Computer-Based Testing – This Changes Everything!
Although still unofficial, the three Mechanical PE Exams are scheduled to transition to the year-round Computer-Based Testing (CBT) format starting in January of 2020, and the five Civil PE Exams will transition in 2023. This change in the testing method for the PE Exam has huge consequences for anyone taking the exam. To help you understand how this will affect you, I will be outlining the implications of the CBT exam and giving you my advice regarding this change.
Here’s the bottom line up front – take the Pencil-and-Paper exam now, before it’s too late.
NCEES first introduced Computer-Based Testing (CBT) for the FE Exams in January 2014, and it has been expected that they would move to this format for the PE Exams, but until now no transition schedule had been established. Now it has. Some CBT exams will be offered year-round. In this category, the Chemical PE Exam transitioned to the CBT format for 2018, and the Environmental PE Exam is scheduled to transition in 2019, with the Mechanical following in 2020 and Civil in 2023. Other CBT exams will only be offered one day a year. The Nuclear PE Exam falls into this category and has already transitioned to the CBT format. Over the next five years, about a dozen other PE Exams will transition to the CBT format offered one day a year.
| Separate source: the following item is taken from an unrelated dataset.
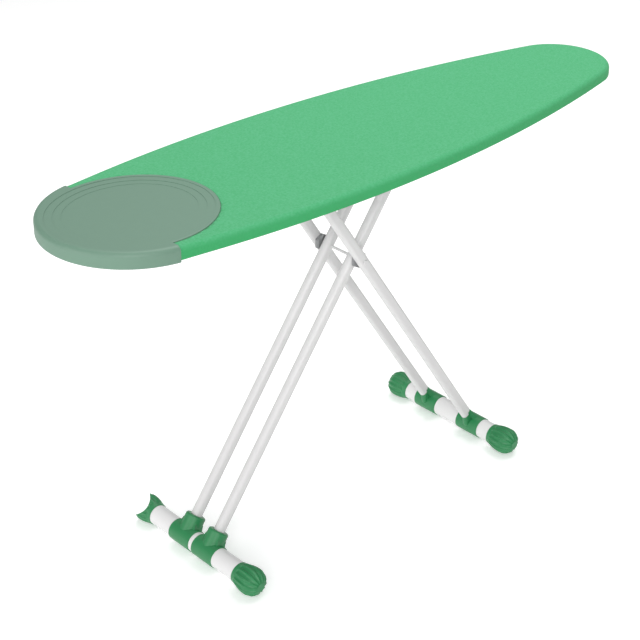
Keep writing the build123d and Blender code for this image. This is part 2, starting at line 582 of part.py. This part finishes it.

The NCEES says that transition dates for all the future transitions to CBT will be confirmed one year in advance. Along with the confirmation, the official NCEES Reference Handbook for the exam will be made available for download in PDF format. With the introduction of this new Reference Handbook, there is also the possibility that there could be changes in the exam specifications.
The most significant consequence of the CBT exam format for examinees of the PE Exam is that no personal reference materials will be allowed into the exam facility. The only reference that will be available to you during the exam is a searchable PDF of the Reference Handbook, sharing half the 24-inch computer screen with the PE Exam itself. For the Chemical PE Exam, the PE Chemical Reference Handbook is almost 600 pages, so the Mechanical and Civil handbooks will most likely be similar in length, if not longer. Let that sink in. Think about how that limits your ability to prepare for this exam and what it means to have only one, generic, on-screen reference to help you solve problems during the exam.